Stop me if any of this sounds familiar: A great game shows up on tons of platforms, enjoys a few different incarnations and sequels, then vanishes for years. Some time later, its publisher taps into the series' enduring fan base by tapping an outside developer to revitalize the series with a new entry, which turns out to be something of a sequel yet also something of a remake of a previous game.
Yep, that's pretty much every classic franchise these days. Just check the past month's release schedule: Lara Croft had her third reboot with Tomb Raider: Definitive Edition, Castlevania's reboot trilogy comes to an end with Lords of Shadow the same day that Looking Glass' Thief series is effectively relaunched with the Eidos-developed Thief, and let's not forget Strider. But I'm not talking about any of those series. I'm looking into the mists of the past, all the way back to 1999, when Capcom helped pioneer gaming's tritest trend this side of QTEs with a Game Boy Color adventure called Bionic Commando: Elite Forces.
The original Bionic Commando -- or rather, the 1988 NES game -- is, if I may say so, one of the greatest platform action games ever. Unique mechanics, excellent level design, and the merest hint of RPG influences combined to create a truly remarkable adventure that remains so engrossing that a more-or-less straight remake (Bionic Commando: Rearmed) was one of 2008's best game releases. Yet aside from a cosmetically revamped Game Boy port, Capcom never really did much with Bionic Commando for the following decade, relegating it to "cult classic" status.
So, perhaps it's understandable that they'd bring back the series more than 10 years later. At the time, Capcom was helping to lead the charge of NES reissues on Game Boy Color, back in those grim days before inexpensive digital distribution for classic games. Virtual Console may be a disappointment on many levels, but it sure beats paying $30 for a sloppy port of Micronic's NES sloppy port of Ghosts 'N Goblins. For some strange reason, though, Capcom wasn't happy to simply dredge up the old NES game and shoehorn it onto the handheld. Instead, they contracted with Nintendo's new U.S.-based internal development studio, Nintendo Software Technology, to create a more-or-less new game altogether.

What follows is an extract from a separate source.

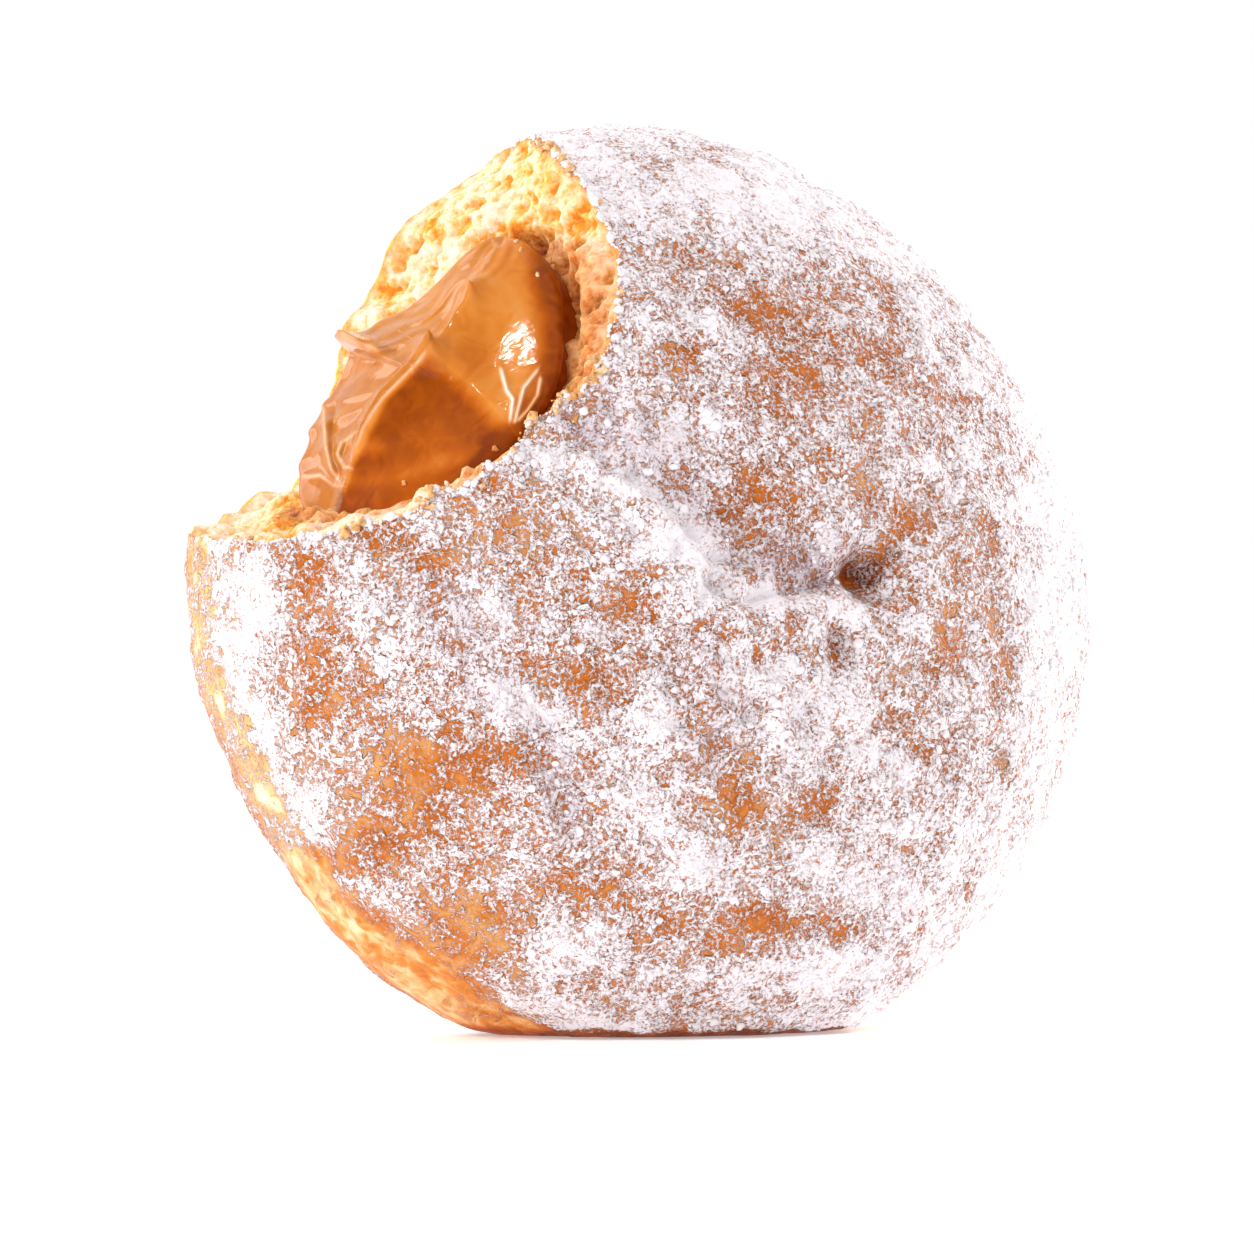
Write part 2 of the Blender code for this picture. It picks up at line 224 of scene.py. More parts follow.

A strange approach, perhaps, but not an entirely bad one. While Elite Forces somewhat missed the high mark set by its predecessor, it managed to be fairly decent. Its flaws were pretty obvious: The tiny Game Boy Color screen proportions hindered the level design, since the designers opted for large character sprites rather than the tiny little midget who swung through the earlier NES-to-Game Boy port. With such large characters, Elite Forces suffered from the Metroid II issue of having heroes capable of moving well beyond the boundaries of the Game Boy screen in a single motion — and frankly, it was a more egregious flaw here than in Metroid II, since the fundamental premise of Bionic Commando requires players to chain together multiple consecutive swings. When those become blind leaps of faith, challenge quickly mutates into frustration. The big, elaborately animated sprites brought with them a second issue as well: Their detailed animation cycles caused the game to run rather sluggishly compared to previous Bionic Commandos.
On the other hand, Elite Forces did offer plenty to like. It pushed the technological limits of the Game Boy Color hardware, not only offering some of the most elaborate graphics and animation yet seen on the system, but also using sophisticated techniques like sub-pixel tricks that added enhanced color depth in cut scenes while making the game notoriously difficult to emulate. It included some shooting gallery-like sniping sequences to break things up, similar to those of Shiny's MDK. You could even play as a female character, who proved to be every bit as capable as her male counterpart in a Resident Evil separate-but-equal sort of way. That put Elite Forces far ahead of the later GRIN-developed Bionic Commando games, which tended to gave its female characters the full-on refrigerator treatment to enhance the angst of manly protagonist Nathan Spencer.
Most of all, though, Elite Forces offered Bionic Commando fans their first taste of new content in more than a decade. After years of playing through the NES game and occasionally slumming it with the good-but-not-great arcade original, the new scenarios and settings in Elite Forces felt like a breath of fresh air. Granted, it was cast very much in the mold of the NES game, not only revolving around the same basic "save Super Joe, then stop Project Albatross" premise but even throwing in those top-down combat scenes Capcom had added to the NES game to create a stronger tie to the original Commando. But roaming through new environments (jungles, cities, even deserts) with original level layouts gave new vitality to a stagnant series, even if the new material wasn't as clever or polished as the game that inspired it.
Ultimately, Elite Forces amounted to little more than a blip in history – an oddity Capcom didn't even care to release outside the U.S. Underwhelming as it may have been, though, it helped keep the Bionic Commando alive long enough to inspire the Rearmed games, and that's a pretty respectable legacy.